Officials change strategy for SRS

AIKEN - Savannah River Site may not land the $1.1 billion project that politicians had been pursuing, but U.S. legislators say they now have their eyes on bigger missions.

U.S. Sen. Lindsey Graham, R-S.C., and U.S. Rep. Gresham Barrett, a Republican representing South Carolina's 3rd District, said politics and sacrifices often play a part in winning new jobs.

Mr. Graham said he is no longer pursuing a next-generation nuclear reactor - demonstration technology the government hopes will lead to a revival of the nuclear industry.

The project apparently is going to the Idaho National Engineering and Environmental Laboratory.

Wording giving Idaho the preference was placed in the Senate's energy bill by Sen. Pete Domenici of New Mexico, the chairman of the Energy and Natural Resources Committee, on behalf of Sen. Larry Craig of Idaho.

Mr. Barrett said he is still hopeful of getting the project, but Mr. Graham called it "a harder sell for us now."

When asked whether he had struck a deal in exchange for support of other SRS interests, Mr. Graham responded, "You know politics."

He did not elaborate.

Mr. Graham and Mr. Barrett said their latest effort is pursuing national laboratory status for SRS.

SRS already has a technology center and could benefit from increased federal funding, especially in the area of hydrogen research, if granted the designation.

The site has decades of experience handling tritium, a radioactive form of hydrogen.

"It would be like going from Triple-A to the majors," Mr. Graham said.

Seeking national lab status is one of the top three items on the local delegation's wish list.

The others are a plant that would replace the nation's nuclear weapons triggers, called a modern pit facility, and a plant that would turn surplus weapons plutonium into commercial reactor fuel dubbed MOX.

"If you have priorities, MOX is No. 1," Mr. Graham said. The $3.8 billion mixed-oxide fuel project would create about 750 construction jobs and about 400 full-time jobs.

About $400 million in initial MOX plant construction funds was approved by the Senate Armed Services Committee on Monday.

It was part of a package that could deliver as much as $1.7 billion in defense-related funding to SRS for next year.

Final approval is contingent on how voting goes in months ahead.

Mr. Graham also knows it will take more than a year of funding to see MOX to completion.

The government has yet to name the location of the pit facility, which is competing with four other locations, including two in Mr. Domenici's home state.
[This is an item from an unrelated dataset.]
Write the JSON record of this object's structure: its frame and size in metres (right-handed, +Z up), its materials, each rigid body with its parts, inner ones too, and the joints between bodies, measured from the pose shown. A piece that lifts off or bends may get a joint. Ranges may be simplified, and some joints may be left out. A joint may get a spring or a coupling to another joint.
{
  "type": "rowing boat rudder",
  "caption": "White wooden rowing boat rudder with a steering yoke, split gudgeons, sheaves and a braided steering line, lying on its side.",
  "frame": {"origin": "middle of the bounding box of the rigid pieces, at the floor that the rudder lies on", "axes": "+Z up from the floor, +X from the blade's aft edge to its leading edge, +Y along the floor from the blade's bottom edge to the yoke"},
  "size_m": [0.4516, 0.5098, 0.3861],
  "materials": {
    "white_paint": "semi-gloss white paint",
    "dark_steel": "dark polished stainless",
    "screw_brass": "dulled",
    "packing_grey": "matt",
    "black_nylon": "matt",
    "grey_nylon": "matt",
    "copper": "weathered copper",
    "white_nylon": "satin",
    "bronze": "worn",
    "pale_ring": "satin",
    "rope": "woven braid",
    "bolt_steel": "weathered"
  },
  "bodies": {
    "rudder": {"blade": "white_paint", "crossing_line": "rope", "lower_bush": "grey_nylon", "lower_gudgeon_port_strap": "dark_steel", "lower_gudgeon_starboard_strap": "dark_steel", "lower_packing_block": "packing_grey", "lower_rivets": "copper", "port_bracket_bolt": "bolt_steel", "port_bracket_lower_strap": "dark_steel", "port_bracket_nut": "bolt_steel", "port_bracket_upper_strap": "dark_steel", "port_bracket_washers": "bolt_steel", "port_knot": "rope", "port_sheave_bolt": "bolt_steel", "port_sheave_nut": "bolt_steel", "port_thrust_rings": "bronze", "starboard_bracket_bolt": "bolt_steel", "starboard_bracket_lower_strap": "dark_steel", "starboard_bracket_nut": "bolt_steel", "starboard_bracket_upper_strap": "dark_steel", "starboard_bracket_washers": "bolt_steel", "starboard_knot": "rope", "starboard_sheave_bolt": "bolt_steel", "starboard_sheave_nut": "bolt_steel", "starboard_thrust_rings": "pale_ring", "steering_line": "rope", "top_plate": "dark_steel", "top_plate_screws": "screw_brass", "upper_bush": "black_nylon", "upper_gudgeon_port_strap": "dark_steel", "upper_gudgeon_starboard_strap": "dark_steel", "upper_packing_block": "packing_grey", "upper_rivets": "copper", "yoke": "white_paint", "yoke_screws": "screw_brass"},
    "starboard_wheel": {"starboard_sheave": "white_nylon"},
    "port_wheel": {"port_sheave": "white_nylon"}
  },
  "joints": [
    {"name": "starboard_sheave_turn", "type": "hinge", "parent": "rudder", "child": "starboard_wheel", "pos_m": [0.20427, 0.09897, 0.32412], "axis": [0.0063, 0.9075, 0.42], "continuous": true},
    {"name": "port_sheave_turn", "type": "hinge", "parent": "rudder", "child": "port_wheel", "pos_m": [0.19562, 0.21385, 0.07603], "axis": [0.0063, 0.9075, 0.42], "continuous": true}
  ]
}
Observers say Gov. Mark Sanford's support is crucial for landing any project.

Mr. Sanford, who has been in office for six months, has not been publicly outspoken about MOX or other SRS projects.
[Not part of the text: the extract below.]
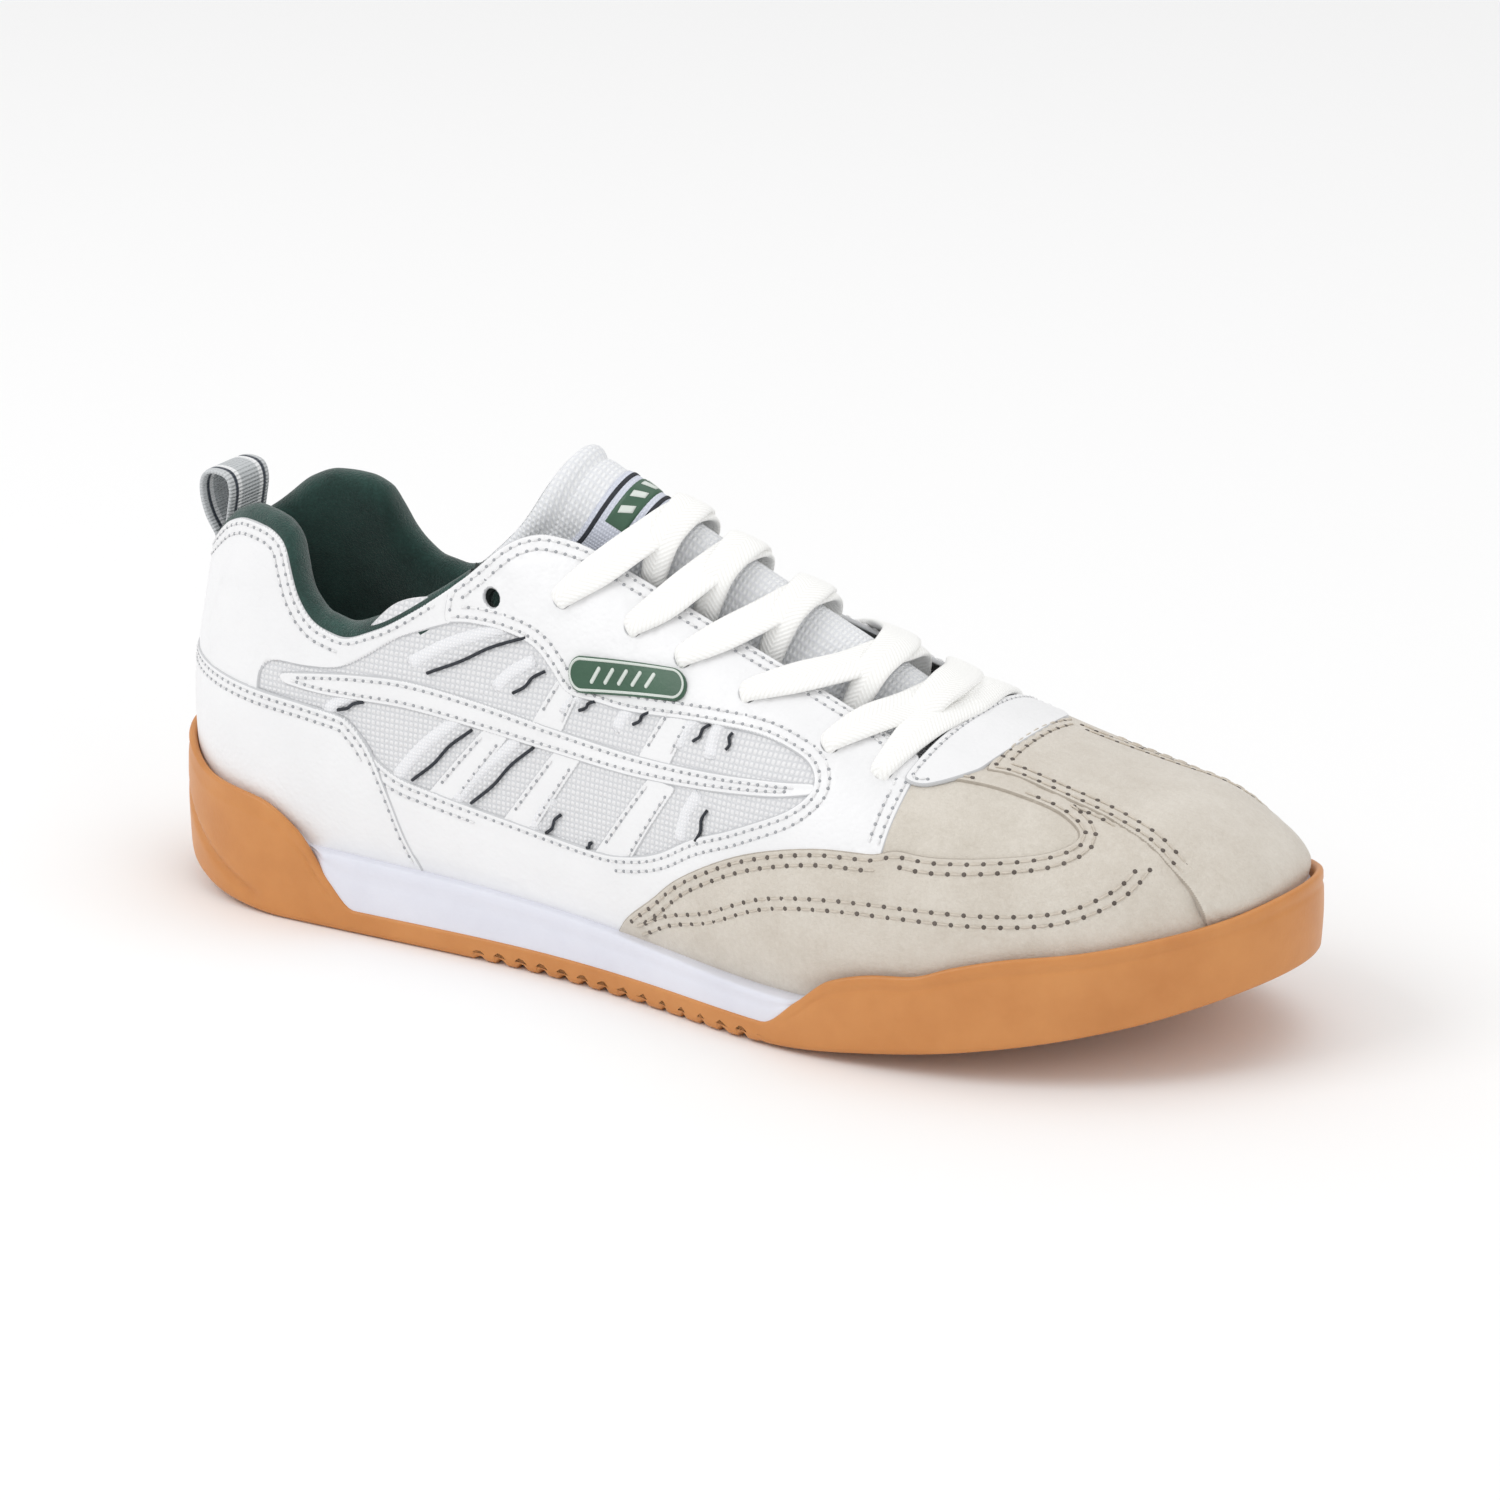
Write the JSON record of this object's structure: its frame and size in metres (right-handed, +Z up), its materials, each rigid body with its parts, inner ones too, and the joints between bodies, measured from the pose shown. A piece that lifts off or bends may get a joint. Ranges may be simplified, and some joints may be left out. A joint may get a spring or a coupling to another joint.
{
  "type": "court shoe",
  "caption": "Low indoor court shoe for the right foot: gum cup sole, white leather and mesh upper, suede forefoot, padded tongue and collar, flat lace.",
  "frame": {"origin": "centre of the shoe's footprint box, on the ground", "axes": "+X towards the toe, +Y towards the inner side of the foot, +Z up"},
  "size_m": [0.3, 0.106, 0.1204],
  "materials": {
    "gum_rubber": "matt",
    "midsole_foam": "matt",
    "white_leather": "semi-matt, fine grain",
    "suede": "brushed nap",
    "mesh_fabric": "open weave",
    "rib_fabric": "matt piping",
    "green_pile": "short pile",
    "lining_fabric": "knit",
    "foam": "open cell",
    "stiffener": "matt",
    "board": "cellulose board",
    "lace_fabric": "flat weave",
    "aglet_plastic": "gloss",
    "badge_plastic": "satin",
    "webbing": "flat weave",
    "label_fabric": "woven",
    "sock_fabric": "brushed knit"
  },
  "bodies": {
    "shoe": {"aglets": "aglet_plastic", "badge": "badge_plastic", "collar_foam": "foam", "collar_lining": "green_pile", "eyelet_tape_inner": "stiffener", "eyelet_tape_outer": "stiffener", "eyestay_inner": "white_leather", "eyestay_outer": "white_leather", "heel_counter": "stiffener", "heel_foxing": "white_leather", "heel_patch": "white_leather", "insole_board": "board", "lace": "lace_fabric", "mesh_inner": "mesh_fabric", "mesh_outer": "mesh_fabric", "mesh_ribs_inner": "rib_fabric", "mesh_ribs_outer": "rib_fabric", "midsole": "midsole_foam", "mudguard_inner": "suede", "mudguard_outer": "suede", "outsole": "gum_rubber", "quarter_lining_inner": "lining_fabric", "quarter_lining_outer": "lining_fabric", "side_cage_inner": "white_leather", "side_cage_outer": "white_leather", "side_foxing_inner": "white_leather", "side_foxing_outer": "white_leather", "sockliner": "sock_fabric", "throat_bridge": "white_leather", "toe_cap": "suede", "toe_puff": "stiffener", "vamp_base": "suede", "vamp_lining": "lining_fabric"},
    "tongue": {"tongue_face": "mesh_fabric", "tongue_foam": "foam", "tongue_lining": "lining_fabric", "tongue_label": "label_fabric"},
    "heel_loop": {"pull_loop": "webbing"}
  },
  "joints": [
    {"name": "tongue_hinge", "type": "hinge", "parent": "shoe", "child": "tongue", "pos_m": [0.067, 0, 0.066], "axis": [0, 1, 0], "range_deg": [-10, 0], "stiffness_Nm_per_rad": 0.6, "springref_deg": 2.86},
    {"name": "loop_hinge", "type": "hinge", "parent": "shoe", "child": "heel_loop", "pos_m": [-0.1402, 0, 0.0848], "axis": [0, 1, 0], "range_deg": [-20, 20], "stiffness_Nm_per_rad": 0.02}
  ]
}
Will Folks, his press secretary, said the governor is not on the sidelines.

"He met with (Energy Secretary Spencer Abraham) the first week after his election. They've continued to discuss all of the pressing issues facing our state with regard to SRS, MOX production and pit production.
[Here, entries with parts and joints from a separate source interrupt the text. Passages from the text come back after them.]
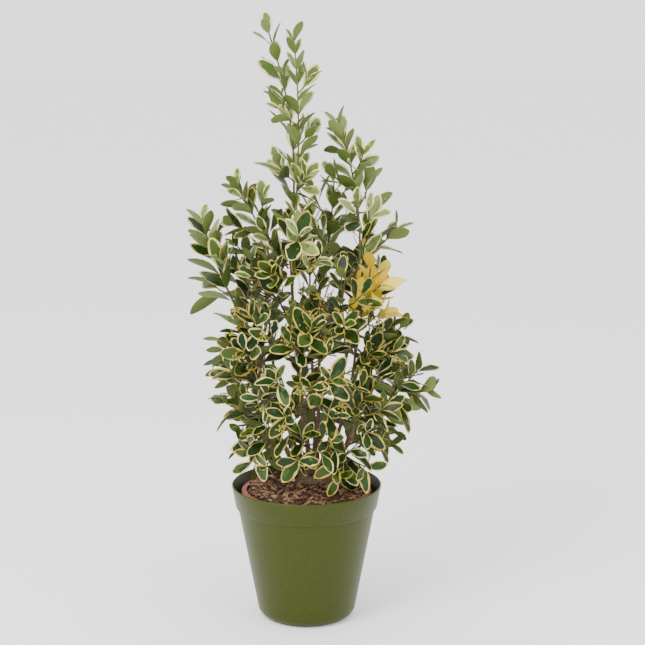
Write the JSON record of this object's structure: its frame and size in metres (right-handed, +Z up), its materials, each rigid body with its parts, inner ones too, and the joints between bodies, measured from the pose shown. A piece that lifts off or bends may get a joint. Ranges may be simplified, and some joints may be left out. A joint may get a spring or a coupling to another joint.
{
  "type": "potted euonymus shrub",
  "caption": "Upright, many-stemmed evergreen shrub with cream-edged green leaves, standing in a plain green pot.",
  "frame": {"origin": "centre of the outer pot's flat underside", "axes": "+Z up along the pot's axis, -Y towards the front of the plant, +X to its right"},
  "size_m": [0.3648, 0.3188, 0.8794],
  "materials": {
    "pot_plastic": "moulded olive-green plastic, satin",
    "pot_pink": "thin dusty-pink moulded plastic",
    "soil": "potting soil topped with bark chips",
    "bark": "brown bark",
    "dead_wood": "weathered grey dead wood",
    "leaf_green": "leathery leaves, green with cream margins",
    "leaf_yellow": "leathery yellow leaves"
  },
  "bodies": {
    "root": {"outer_pot": "pot_plastic", "nursery_pot": "pot_pink", "potting_soil": "soil", "dead_stub": "dead_wood", "root_crown": "bark", "leader_stem": "bark", "right_stem": "bark", "left_stem": "bark", "fork_stem": "bark", "front_stem": "bark", "low_left_stem": "bark", "low_right_stem": "bark", "back_left_stem": "bark", "back_right_stem": "bark", "back_stem": "bark", "leader_top": "leaf_green", "leader_twin": "leaf_green", "upper_left": "leaf_green", "shoulder_left": "leaf_green", "shoulder_front": "leaf_green", "right_top": "leaf_green", "right_shoulder": "leaf_green", "yellow_spray": "leaf_yellow", "mid_right": "leaf_green", "inner_right": "leaf_green", "fork_top": "leaf_green", "centre": "leaf_green", "far_left": "leaf_green", "left_high": "leaf_green", "left_mid": "leaf_green", "left_front": "leaf_green", "front_upper": "leaf_green", "front_right": "leaf_green", "front_left": "leaf_green", "front_low": "leaf_green", "low_left": "leaf_green", "low_left_front": "leaf_green", "low_left_side": "leaf_green", "low_right": "leaf_green", "low_right_side": "leaf_green", "low_right_front": "leaf_green", "right_front": "leaf_green", "back_left_top": "leaf_green", "back_left_mid": "leaf_green", "back_left_low": "leaf_green", "back_right_top": "leaf_green", "back_right_mid": "leaf_green", "back_right_low": "leaf_green", "back_top": "leaf_green", "back_mid": "leaf_green", "back_low": "leaf_green"}
  },
  "joints": []
}
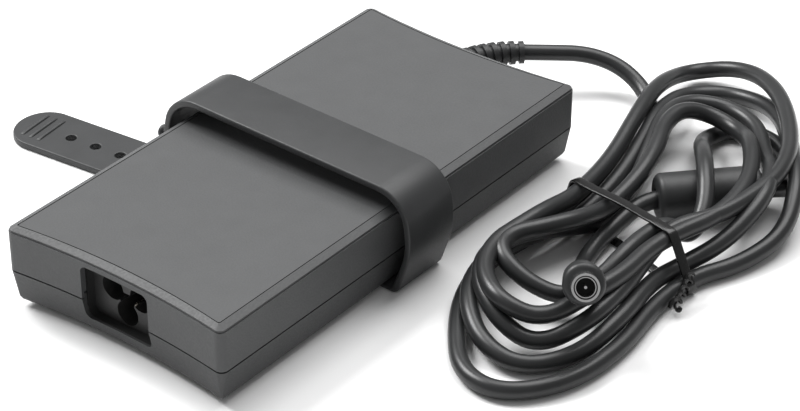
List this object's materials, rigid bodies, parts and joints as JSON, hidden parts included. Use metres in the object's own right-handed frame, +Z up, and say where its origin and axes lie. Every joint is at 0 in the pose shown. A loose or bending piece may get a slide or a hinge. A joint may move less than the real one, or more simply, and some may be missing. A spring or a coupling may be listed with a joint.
{
  "type": "laptop power adapter",
  "caption": "Flat external laptop power supply with a three-pole mains inlet, a rubber strap round the case and a wound low-voltage cord with a barrel plug.",
  "frame": {"origin": "on the resting plane under the middle of the case, on the strap's flat underside", "axes": "+Z up; +Y along the case from the mains inlet to the low-voltage cord; the strap's tail points towards -X"},
  "size_m": [0.2153, 0.2172, 0.0333],
  "materials": {
    "case_top": "fine matt spark texture, dark charcoal",
    "case_base": "fine matt texture, near black",
    "rubber_foot": "soft matt rubber",
    "inlet_plastic": "moulded plastic, slight sheen",
    "pin_metal": "nickel-plated brass",
    "board": "green solder mask",
    "sheet_plastic": "thin translucent sheet",
    "component_black": "moulded epoxy",
    "component_yellow": "glossy box capacitor",
    "component_blue": "dipped ceramic",
    "ferrite": "sintered ferrite",
    "copper": "enamelled copper wire",
    "winding_tape": "polyester tape",
    "bobbin_plastic": "phenolic bobbin",
    "capacitor_sleeve": "shrink sleeve",
    "heat_sink_metal": "bare aluminium",
    "wire_insulation": "insulated wire",
    "cord_sheath": "satin flexible sheath",
    "relief_rubber": "moulded flexible grommet",
    "tie_plastic": "glossy plastic strip",
    "ferrite_plastic": "moulded cover",
    "plug_plastic": "moulded grip",
    "plug_metal": "bright plated metal",
    "plug_insulation": "black insulator",
    "strap_rubber": "matt silicone rubber with a soft sheen"
  },
  "bodies": {
    "case": {"top_cover": "case_top", "bottom_cover": "case_base", "feet": "rubber_foot", "inlet_housing": "inlet_plastic", "line_pin": "pin_metal", "neutral_pin": "pin_metal", "earth_pin": "pin_metal", "circuit_board": "board", "insulation_sheet": "sheet_plastic", "input_fuse": "component_black", "bridge_rectifier": "component_black", "switching_transistor": "component_black", "output_rectifier": "component_black", "controller_chip": "component_black", "optocoupler": "component_black", "mains_filter_capacitor": "component_yellow", "safety_capacitor": "component_blue", "filter_choke_core": "ferrite", "transformer_core": "ferrite", "output_choke_core": "ferrite", "ferrite_core": "ferrite", "filter_choke_winding": "copper", "output_choke_winding": "copper", "transformer_winding": "winding_tape", "transformer_bobbin": "bobbin_plastic", "reservoir_capacitor": "capacitor_sleeve", "output_capacitors": "capacitor_sleeve", "primary_heat_sink": "heat_sink_metal", "secondary_heat_sink": "heat_sink_metal", "output_leads": "wire_insulation", "cord_lead": "cord_sheath", "cord_hank": "cord_sheath", "cord_end": "cord_sheath", "strain_relief": "relief_rubber", "twist_tie": "tie_plastic", "ferrite_cover": "ferrite_plastic", "plug_body": "plug_plastic", "plug_barrel": "plug_metal", "plug_inner_contact": "plug_metal", "plug_centre_pin": "plug_metal", "plug_insulator": "plug_insulation", "plug_core": "plug_insulation"},
    "strap": {"strap_loop": "strap_rubber"},
    "tail": {"strap_tail": "strap_rubber"}
  },
  "joints": [
    {"name": "strap_slide", "type": "slide", "parent": "case", "child": "strap", "axis": [0, 1, 0], "range_m": [-0.05, 0.04]},
    {"name": "tail_fold", "type": "hinge", "parent": "strap", "child": "tail", "pos_m": [-0.0507, -0.00471, 0.002], "axis": [-0.108, 0.9942, 0], "range_deg": [0, 90]}
  ]
}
"Obviously the governor campaigned on quality of life, so he is aware of that component of the debate. Now what you see today is a cooperative dialogue between the state of South Carolina and the Department of Energy as opposed to what you've had before: political grandstanding."

Mr. Graham said the governor's perceived silence is simply reflective of his personality - a contrast to that of former Gov. Jim Hodges, who threatened to lie in the road to prevent plutonium shipments to SRS for the MOX project. Mr. Hodges had sought guarantees that the dangerous material would leave SRS as planned.

But the election-year maneuver backfired and is believed by many leaders to have left a stigma on South Carolina for future Energy Department projects.

Mr. Graham said he met with Mr. Sanford in Columbia last week to discuss strategies for SRS.

"I want people at home to know our governor is very sensitive to the future of the site. There will be no lying down in the road," Mr. Graham said.

Mr. Barrett also referenced a recent letter the new governor sent to Mr. Abraham in support of the modern pit facility.

"He's on board with the facility 100 percent," the congressman said.

Landing new work at SRS also means building coalitions to influence the undecided, Mr. Barrett said.

Mr. Barrett said an open house at SRS is planned for the congressional break in August. He said state and national representatives, particularly freshmen lawmakers, will be invited.

"We want to make sure we get them down there and tell them our story," Mr. Barrett said. "We think we have the best facility in the nation."